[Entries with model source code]
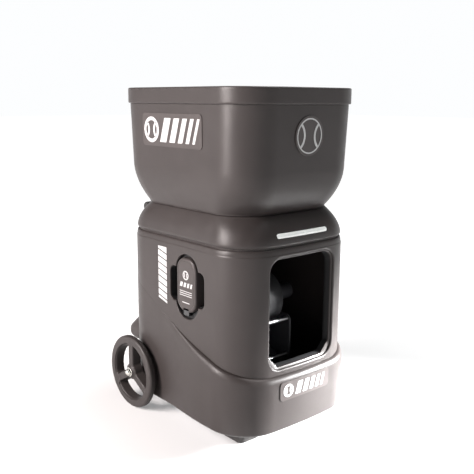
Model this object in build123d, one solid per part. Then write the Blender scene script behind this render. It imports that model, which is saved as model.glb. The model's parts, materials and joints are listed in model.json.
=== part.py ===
from build123d import *
import os
from math import acos, cos, pi, radians, sin, tan

# Tennis ball machine: a moulded body on two wheels and two feet, a lift-off ball hopper,
# a ball feeder, and a launch head with two throw wheels that pans and tilts behind a window.
# Millimetres. +Z is up and the window faces -Y. The sub-parts are built about the body's
# own centre line, and ROW_Y then moves them so that the origin is the centre of the footprint.

# ---- driving dimensions ---------------------------------------------------------------
WALL = 4.0
GAP = 0.3

BODY_HALF_W, BODY_HALF_D = 187.0, 231.0
BODY_CORNER, BODY_BOW = 96.0, 12.0
BODY_BOTTOM, BODY_TOP = 36.0, 470.0

BASE_STEP = 11.0                  # how far the lower body stands proud at the front
BASE_EDGE = 9.0                   # rounding of the lower edge
FADE_REAR, FADE_FRONT = 66.0, -110.0
SWEEP_LINE = ((240, 372), (95, 300), (-12, 248), (-89, 220), (-151, 202), (-270, 165))

COVER_BOTTOM, COVER_TOP = 473.0, 540.0
COVER_FOOT = (184.5, 228.5)
COVER_NECK = (160.0, 196.0)
COVER_CORNER = 92.0

HOPPER_BOTTOM, HOPPER_CURVE_TOP, HOPPER_LIP, HOPPER_TOP = 540.3, 642.0, 783.0, 820.0
HOPPER_FOOT = (161.0, 197.0)
HOPPER_WAIST = (182.5, 241.0)
HOPPER_SHOULDER = (185.0, 247.0)
HOPPER_CORNER, HOPPER_LIP_STEP, HOPPER_WALL = 90.0, 5.0, 3.5

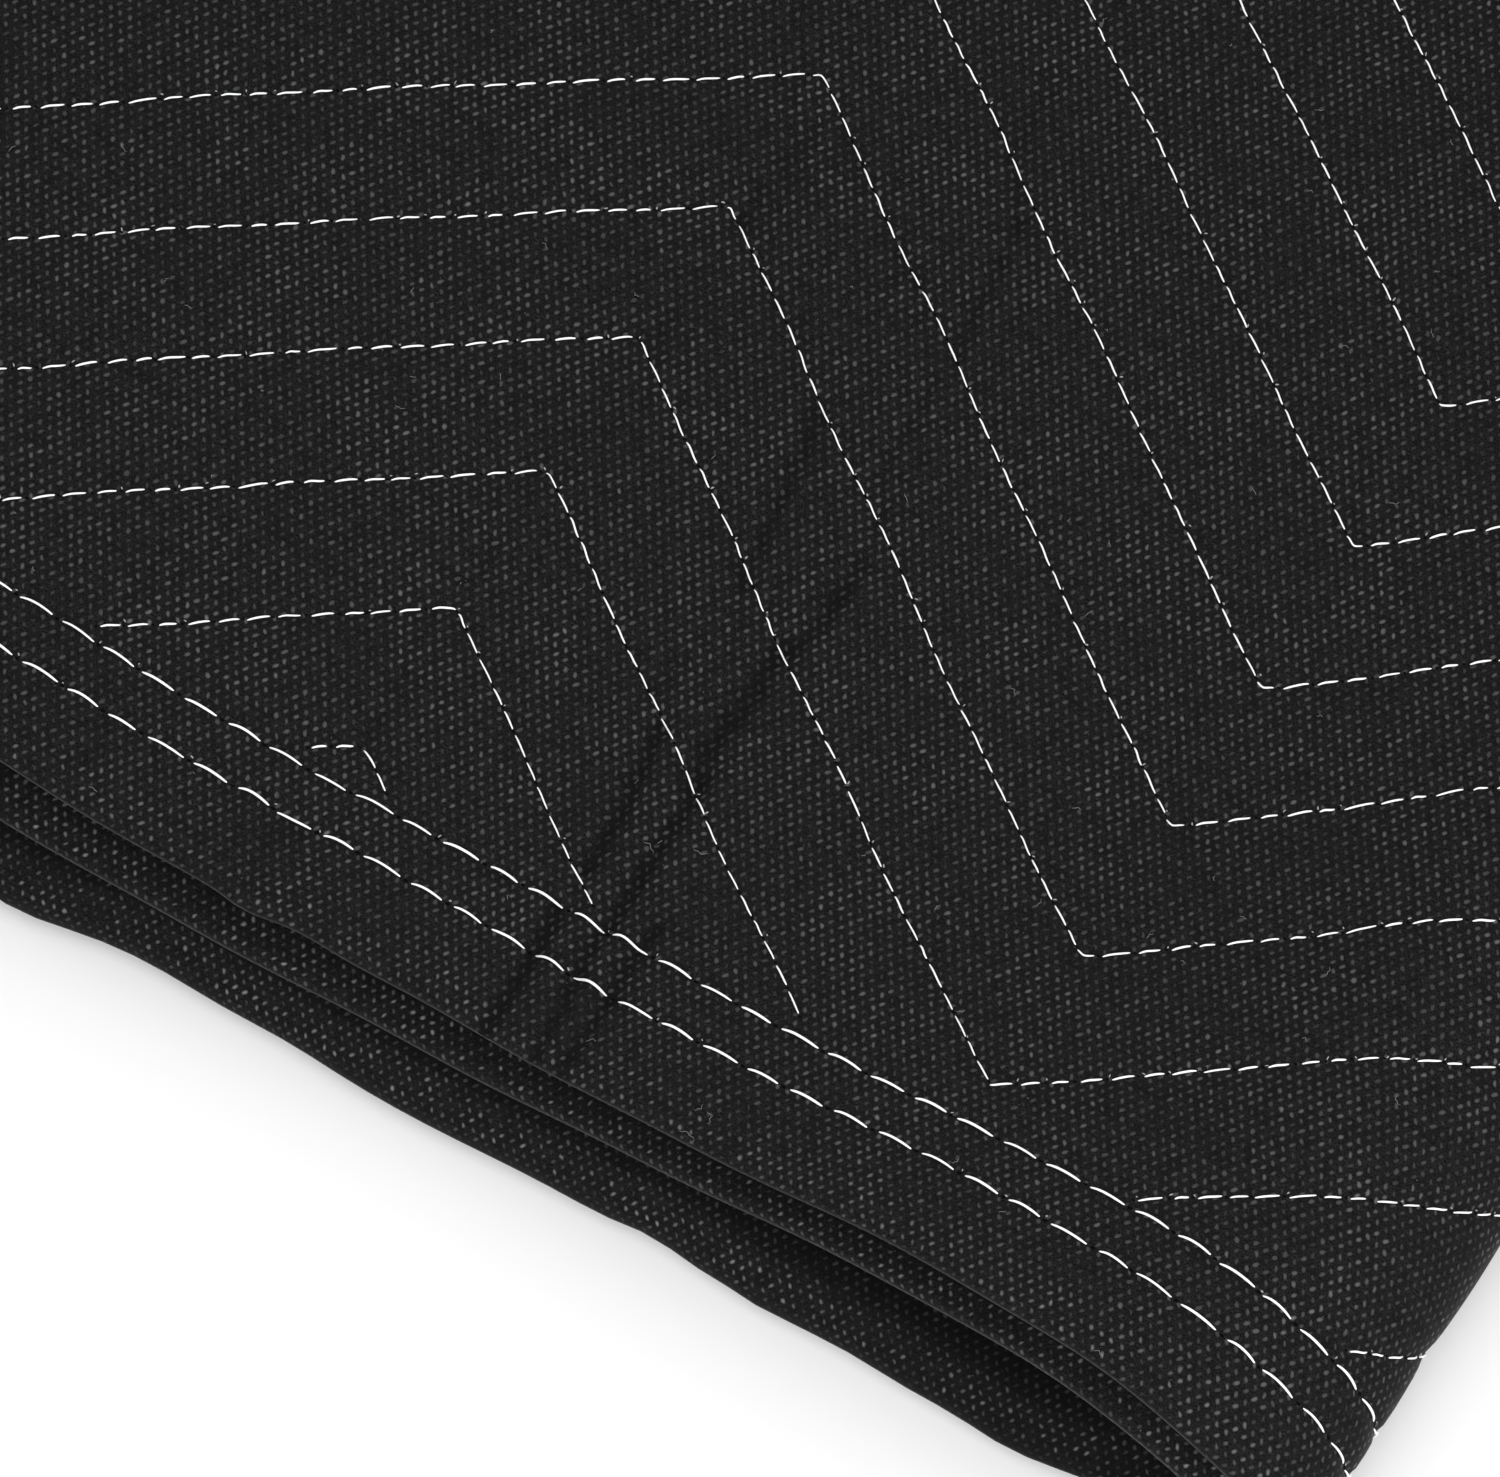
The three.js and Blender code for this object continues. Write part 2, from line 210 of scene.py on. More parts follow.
# Creases of the top face, as soft troughs: where each runs, its depth and its width
CREASES = [
    {"run": [(105, -3), (105, 14), (104, 21), (105, 27)], "depth": 0.9, "width": 1.5},
    {"run": [(101, -3), (100, 9), (98, 22)], "depth": 0.9, "width": 1.5},
    {"run": [(99, 24), (98, 39), (98, 51)], "depth": 1.0, "width": 1.5},
    {"run": [(96, 51), (96, 60), (97, 68), (96, 74)], "depth": 1.0, "width": 2.1},
    {"run": [(98, 76), (99, 82), (99, 87)], "depth": 0.8, "width": 1.8},
    {"run": [(99, 87), (99, 92)], "depth": 0.5, "width": 1.9},
    {"run": [(99, 92), (98, 99)], "depth": 0.3, "width": 1.9},
    {"run": [(98, 101), (94, 108), (93, 123)], "depth": 0.5, "width": 1.0},
    {"run": [(97, 107), (95, 116)], "depth": 0.4, "width": 0.9},
    {"run": [(93, 130), (92, 140), (90, 152)], "depth": 0.5, "width": 1.3},
    {"run": [(90, 152), (83, 161), (82, 177)], "depth": 0.35, "width": 1.5},
    {"run": [(92, -3), (92, 9), (91, 22)], "depth": 0.9, "width": 1.5},
    {"run": [(91, 30), (90, 44), (88, 55)], "depth": 0.95, "width": 1.4},
    {"run": [(84, 60), (84, 66)], "depth": 0.4, "width": 1.3},
    {"run": [(86, 80), (84, 95), (81, 111)], "depth": 0.7, "width": 1.2},
    {"run": [(91, 80), (91, 87)], "depth": 0.25, "width": 1.0},
    {"run": [(86, 110), (85, 119)], "depth": 0.25, "width": 1.0},
    {"run": [(84, 37), (88, 31)], "depth": 0.35, "width": 1.0},
    {"run": [(55, 131), (56, 147)], "depth": 0.5, "width": 2.0},
    {"run": [(58, 133), (59, 141)], "depth": 0.35, "width": 1.8},
    {"run": [(54, 131), (68, 121)], "depth": 0.4, "width": 1.1},
    {"run": [(61, 151), (66, 147)], "depth": 0.4, "width": 1.2},
    {"run": [(76, 140), (83, 135)], "depth": 0.4, "width": 1.2},
    {"run": [(55, 106), (54, 119)], "depth": 0.4, "width": 2.0},
    {"run": [(54, 82), (53, 91), (54, 98)], "depth": 0.35, "width": 1.8},
    {"run": [(51, 57), (52, 63), (52, 69)], "depth": 0.3, "width": 1.7},
    {"run": [(52, 29), (52, 43)], "depth": 0.35, "width": 1.6},
    {"run": [(42, 81), (43, 91)], "depth": 0.25, "width": 1.2},
    {"run": [(42, 60), (43, 67)], "depth": 0.25, "width": 1.2},
    {"run": [(12, 30), (12, 38), (13, 44)], "depth": 0.3, "width": 1.6},
    {"run": [(18, 40), (16, 47)], "depth": 0.25, "width": 1.6},
    {"run": [(41, 1), (39, 15), (40, 22)], "depth": 0.25, "width": 1.6},
    {"run": [(50, 3), (49, 14)], "depth": 0.35, "width": 2.2},
    {"run": [(18, 3), (19, 9), (18, 13)], "depth": 0.25, "width": 2.0},
    {"run": [(120, 300), (112, 360), (118, 430)], "depth": 0.5, "width": 3.4},
    {"run": [(60, 520), (75, 590), (72, 640)], "depth": 0.45, "width": 3.4},
    {"run": [(-120, 240), (-108, 310), (-116, 370)], "depth": 0.45, "width": 4.0},
    {"run": [(-60, 690), (-52, 760), (-66, 820)], "depth": 0.45, "width": 4.0},
    {"run": [(104, 830), (96, 900), (100, 1004)], "depth": 0.5, "width": 3.4},
    {"run": [(-150, 1004), (-146, 930)], "depth": 0.45, "width": 4.0},
]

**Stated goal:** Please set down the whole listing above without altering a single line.

**Written response:**
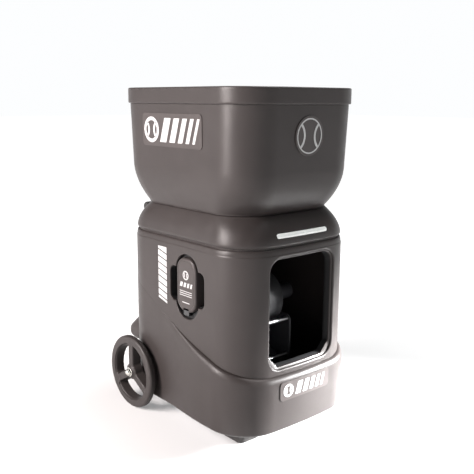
Model this object in build123d, one solid per part. Then write the Blender scene script behind this render. It imports that model, which is saved as model.glb. The model's parts, materials and joints are listed in model.json.
=== part.py ===
from build123d import *
import os
from math import acos, cos, pi, radians, sin, tan

# Tennis ball machine: a moulded body on two wheels and two feet, a lift-off ball hopper,
# a ball feeder, and a launch head with two throw wheels that pans and tilts behind a window.
# Millimetres. +Z is up and the window faces -Y. The sub-parts are built about the body's
# own centre line, and ROW_Y then moves them so that the origin is the centre of the footprint.

# ---- driving dimensions ---------------------------------------------------------------
WALL = 4.0
GAP = 0.3

BODY_HALF_W, BODY_HALF_D = 187.0, 231.0
BODY_CORNER, BODY_BOW = 96.0, 12.0
BODY_BOTTOM, BODY_TOP = 36.0, 470.0

BASE_STEP = 11.0                  # how far the lower body stands proud at the front
BASE_EDGE = 9.0                   # rounding of the lower edge
FADE_REAR, FADE_FRONT = 66.0, -110.0
SWEEP_LINE = ((240, 372), (95, 300), (-12, 248), (-89, 220), (-151, 202), (-270, 165))

COVER_BOTTOM, COVER_TOP = 473.0, 540.0
COVER_FOOT = (184.5, 228.5)
COVER_NECK = (160.0, 196.0)
COVER_CORNER = 92.0

HOPPER_BOTTOM, HOPPER_CURVE_TOP, HOPPER_LIP, HOPPER_TOP = 540.3, 642.0, 783.0, 820.0
HOPPER_FOOT = (161.0, 197.0)
HOPPER_WAIST = (182.5, 241.0)
HOPPER_SHOULDER = (185.0, 247.0)
HOPPER_CORNER, HOPPER_LIP_STEP, HOPPER_WALL = 90.0, 5.0, 3.5

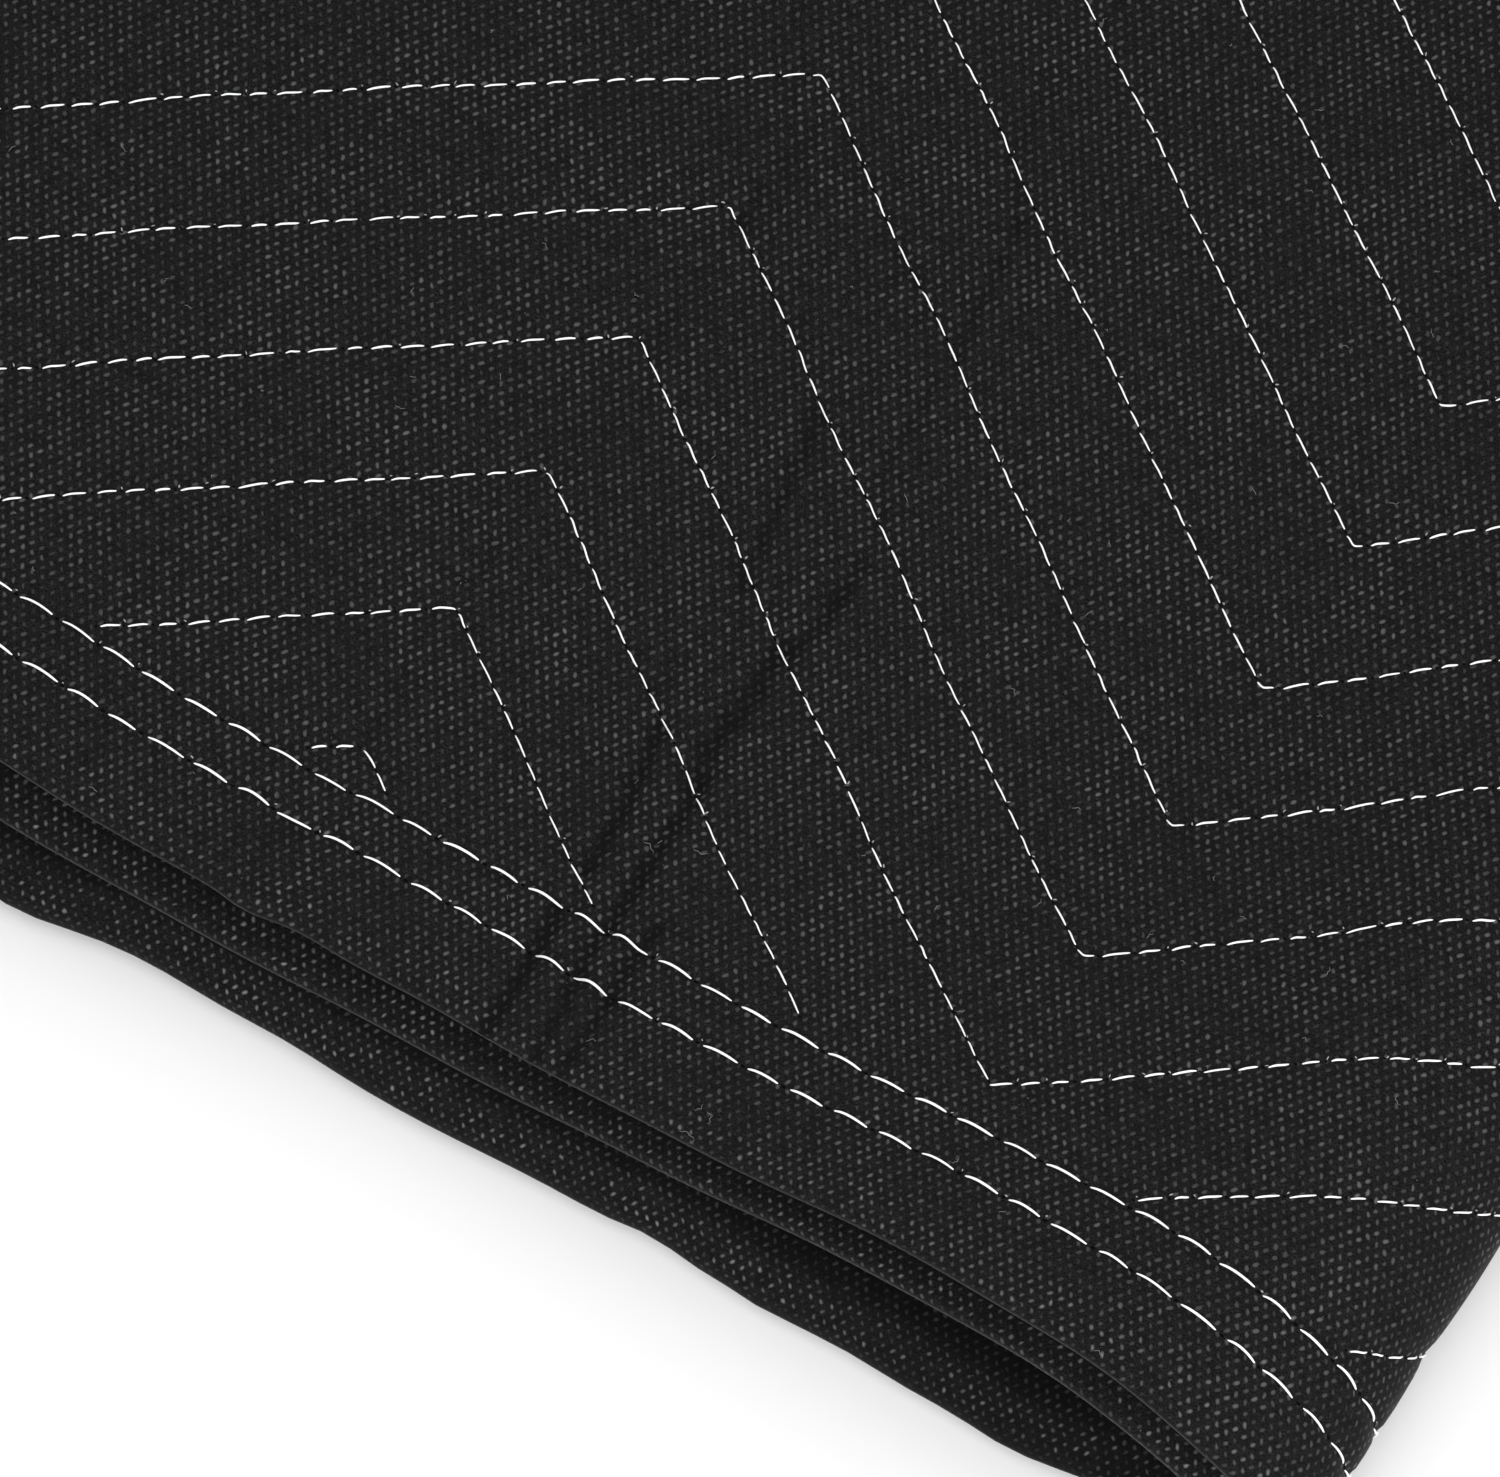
The three.js and Blender code for this object continues. Write part 2, from line 210 of scene.py on. More parts follow.
# Creases of the top face, as soft troughs: where each runs, its depth and its width
CREASES = [
    {"run": [(105, -3), (105, 14), (104, 21), (105, 27)], "depth": 0.9, "width": 1.5},
    {"run": [(101, -3), (100, 9), (98, 22)], "depth": 0.9, "width": 1.5},
    {"run": [(99, 24), (98, 39), (98, 51)], "depth": 1.0, "width": 1.5},
    {"run": [(96, 51), (96, 60), (97, 68), (96, 74)], "depth": 1.0, "width": 2.1},
    {"run": [(98, 76), (99, 82), (99, 87)], "depth": 0.8, "width": 1.8},
    {"run": [(99, 87), (99, 92)], "depth": 0.5, "width": 1.9},
    {"run": [(99, 92), (98, 99)], "depth": 0.3, "width": 1.9},
    {"run": [(98, 101), (94, 108), (93, 123)], "depth": 0.5, "width": 1.0},
    {"run": [(97, 107), (95, 116)], "depth": 0.4, "width": 0.9},
    {"run": [(93, 130), (92, 140), (90, 152)], "depth": 0.5, "width": 1.3},
    {"run": [(90, 152), (83, 161), (82, 177)], "depth": 0.35, "width": 1.5},
    {"run": [(92, -3), (92, 9), (91, 22)], "depth": 0.9, "width": 1.5},
    {"run": [(91, 30), (90, 44), (88, 55)], "depth": 0.95, "width": 1.4},
    {"run": [(84, 60), (84, 66)], "depth": 0.4, "width": 1.3},
    {"run": [(86, 80), (84, 95), (81, 111)], "depth": 0.7, "width": 1.2},
    {"run": [(91, 80), (91, 87)], "depth": 0.25, "width": 1.0},
    {"run": [(86, 110), (85, 119)], "depth": 0.25, "width": 1.0},
    {"run": [(84, 37), (88, 31)], "depth": 0.35, "width": 1.0},
    {"run": [(55, 131), (56, 147)], "depth": 0.5, "width": 2.0},
    {"run": [(58, 133), (59, 141)], "depth": 0.35, "width": 1.8},
    {"run": [(54, 131), (68, 121)], "depth": 0.4, "width": 1.1},
    {"run": [(61, 151), (66, 147)], "depth": 0.4, "width": 1.2},
    {"run": [(76, 140), (83, 135)], "depth": 0.4, "width": 1.2},
    {"run": [(55, 106), (54, 119)], "depth": 0.4, "width": 2.0},
    {"run": [(54, 82), (53, 91), (54, 98)], "depth": 0.35, "width": 1.8},
    {"run": [(51, 57), (52, 63), (52, 69)], "depth": 0.3, "width": 1.7},
    {"run": [(52, 29), (52, 43)], "depth": 0.35, "width": 1.6},
    {"run": [(42, 81), (43, 91)], "depth": 0.25, "width": 1.2},
    {"run": [(42, 60), (43, 67)], "depth": 0.25, "width": 1.2},
    {"run": [(12, 30), (12, 38), (13, 44)], "depth": 0.3, "width": 1.6},
    {"run": [(18, 40), (16, 47)], "depth": 0.25, "width": 1.6},
    {"run": [(41, 1), (39, 15), (40, 22)], "depth": 0.25, "width": 1.6},
    {"run": [(50, 3), (49, 14)], "depth": 0.35, "width": 2.2},
    {"run": [(18, 3), (19, 9), (18, 13)], "depth": 0.25, "width": 2.0},
    {"run": [(120, 300), (112, 360), (118, 430)], "depth": 0.5, "width": 3.4},
    {"run": [(60, 520), (75, 590), (72, 640)], "depth": 0.45, "width": 3.4},
    {"run": [(-120, 240), (-108, 310), (-116, 370)], "depth": 0.45, "width": 4.0},
    {"run": [(-60, 690), (-52, 760), (-66, 820)], "depth": 0.45, "width": 4.0},
    {"run": [(104, 830), (96, 900), (100, 1004)], "depth": 0.5, "width": 3.4},
    {"run": [(-150, 1004), (-146, 930)], "depth": 0.45, "width": 4.0},
]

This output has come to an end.